The Nuggets' offense finally got on track in the fourth behind the still-working-his-way-back-from-injury Lawson (12 points, two assists), as Denver shot 63 percent in the final frame, but their inability to stop Minnesota on the other end proved to be disastrous. The Wolves repeatedly isolated Barea or Ridnour up top, brought a big up to set a screen, waited for Denver to switch the screen to get one of their guards a small-big mismatch to exploit, and they either got to the rim or made outside shots. It wasn't fancy, but it was effective, and it was good enough for a win.

Apparently, those fourth-quarter defensive breakdowns — at least somewhat, according to Denver's point guard — were a result of Nuggets players not knowing what they were supposed to do to deal with Barea. More from Hochman:

“It’s kind of deflating, man,” Lawson told me. “We’ve got to pay attention to detail. We go through all this (preparation), pregame, shootaround. Before the game we have all this stuff written on the board, and no one’s really reading it. Not on the same page. And at the end of the game, that’s what happens. If we’re supposed to trap, and we don’t trap, they get easy buckets.”

To be sure, the Nuggets didn't trap Barea; heck, they barely acknowledged him, as he dribbled through the Denver defense virtually unmolested for most of the fourth quarter and took over the game, as he has in several fourth quarters already this season.
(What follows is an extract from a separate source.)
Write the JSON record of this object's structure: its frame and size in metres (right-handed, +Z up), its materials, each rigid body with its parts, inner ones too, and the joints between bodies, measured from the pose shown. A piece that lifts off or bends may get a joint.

Whether that was by design or dereliction of duty, only those within the Denver locker room know for sure, but their point guard, their coach and their fans sure seemed disgusted with the defensive effort.

Luckily, a chance at redemption is a mere day away, as the Nuggets welcome the Jazz on Saturday night; one would suspect that Denver's players won't be feeling quite so fat and sassy after Thursday's loss as their coach thinks they were after Tuesday's win.